The French love the Galette de Rois so much that it is available in patisseries in France throughout the entire month. Therefore, it is not uncommon to have eaten this cake four or five times in January. Fortunately, this does increase your odds of being crowned king or queen.
La fête de la Chandeleur – February 2
This holiday is celebrated 40 days after Christmas and has both Christian and pagan origins. However, to most people la Chandeleur means one thing: this is the day you eat crêpes. It is traditional to hold a gold coin piece in your left hand while flipping the first crêpe holding on to the pan only with your right hand. Legend claims that if the crêpe lands flat, you will have a financially successful year, but if the crêpe lands wrinkled, financial woes may be ahead.
La fête de Saint Valentin – February 14
This holiday is not widely celebrated, however the chocolate and florist industries promote their products. The holiday is not celebrated at school as it is in the U.S. and is primarily for sweethearts.
Le Carnival – 47 days before Easter
Mardi Gras is celebrated the Tuesday before Ash Wednesday, which is the start of Lent, a period of penance and fasting. Therefore, people want to be festive this day with lively parties and good food. The largest celebration is held in Nice in the south of France with a large parade that includes many colorful and flamboyant floats and figures.
In elementary schools this day, students either dress up in costumes or make masks or hats in art classes. At school, students parade in front of their parents to show off their attractive disguises and masks.
Good Friday, Easter and Easter Monday
- Good Friday or Vendredi Saint is only considered a holiday in some regions of France
- Easter Sunday or Pâcques
Easter is a fairly big celebration with a large family gathering and meal in which one feasts on a delicious Easter lamb. Children enjoy eating chocolate candy in the form of eggs, fish, bunnies and bells.

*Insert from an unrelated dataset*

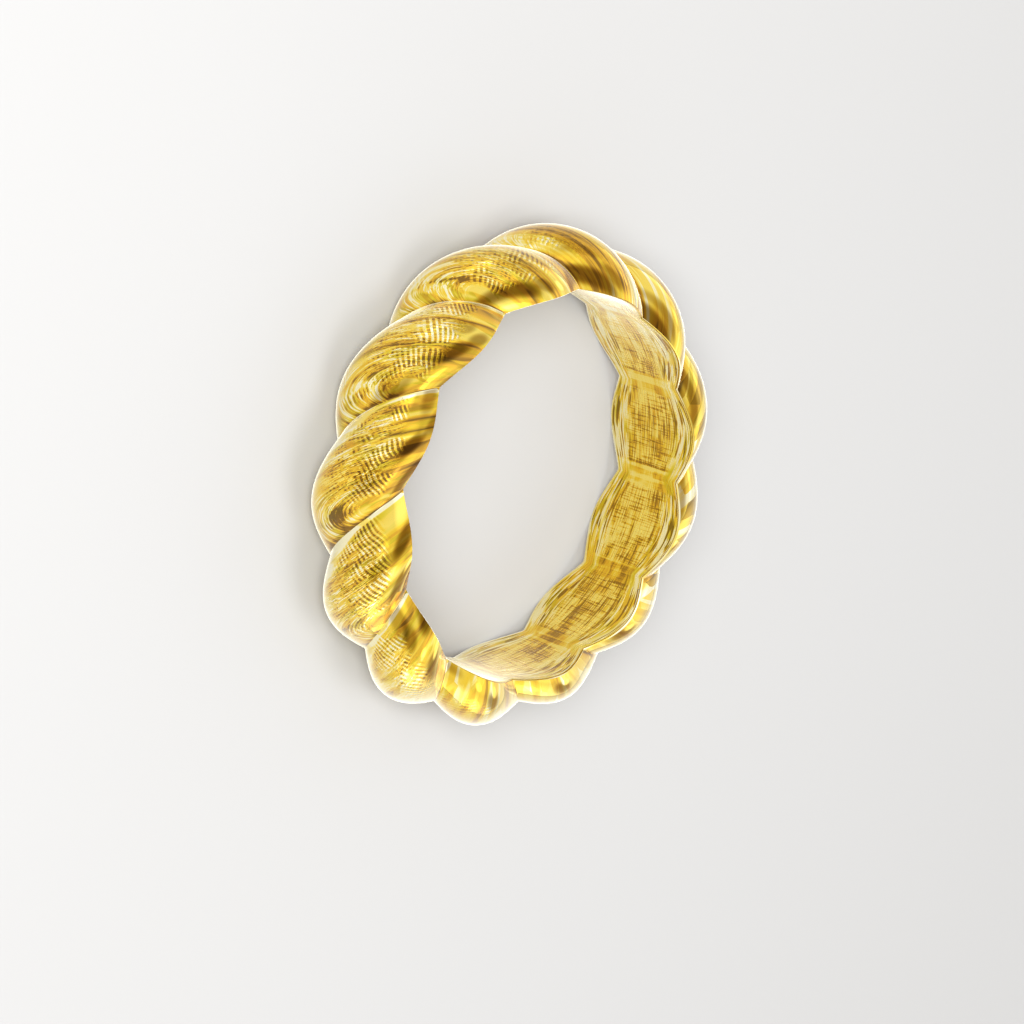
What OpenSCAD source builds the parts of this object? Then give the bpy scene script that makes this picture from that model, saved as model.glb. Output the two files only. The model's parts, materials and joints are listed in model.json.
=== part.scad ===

- Les Cloches de Pâcques (Easter bells)
Legend claims that on Good Friday, when the church bells become silent, it is because they leave their bell towers and fly to Rome for a Papal blessing. They return Sunday morning with the les Cloches de Pâcques (Easter bells) filled with special candy treats that fall during their return flight on the homes in France. Finally, the bells find their place in the towers and ring out for Easter.
- La Chasse aux Oeufs (Easter egg hunt)
A popular activity for children is to hunt for chocolate Easter eggs that are hidden outdoors in the garden. However, the French do not dye hard boiled eggs, as is custom in the U.S.
- Easter Monday or Lundi de Pâcques is a national holiday.
Fête de Travail – May 1
This national holiday has a nice tradition in which un brin de muget (a sprig of Lily of the Valley) is offered to friends and family. If you don’t have your own garden, you can easily purchase your Lily of the Valley from street vendors or at florist shops.
Fête de la Victoire 1945 – May 8
This national holiday commemorates the end of WWII.
L’Ascension – 40 days after Easter
This national holiday celebrates the ascension of Jesus into heaven.
Lundi de Pentecôte – 7th Mon. after Easter
This national holiday is the public observance of Pentecost that celebrates the descent of the Holy Spirit upon the apostles.
Le 14 juillet – July 14
Unlike the American Independence Day celebrated with local family-oriented parades, France’s national holiday is marked with a large military parade on les Champs-Elysées. In the evening, villages often have a dance party at the town square, and the evening ends with fireworks, the most spectacular display being at the Eiffel Tower.
Feast of the Assumption
L’Assomption – August 15
This national holiday celebrates the Virgin Mary’s assumption into heaven, and in some areas, there may be outdoor processions in which a statue of the mother of Jesus is carried on a platform with flowers and candles through the streets.
Halloween – October 31
Several years ago there was a marketing effort to boost the presence of Halloween activities in Paris. However, after gaining some momentum, it lost traction. Disneyland Paris has a Halloween festival, as do other amusement parks and a few museums. Some bars and restaurants put out spooky decorations, but that is the extent of it.
All Saints Day
La Toussaint – November 1
This national holiday celebrates all the saints in heaven.
Armistice 1918 – November 11
This national holiday commemorates the end of the WWI.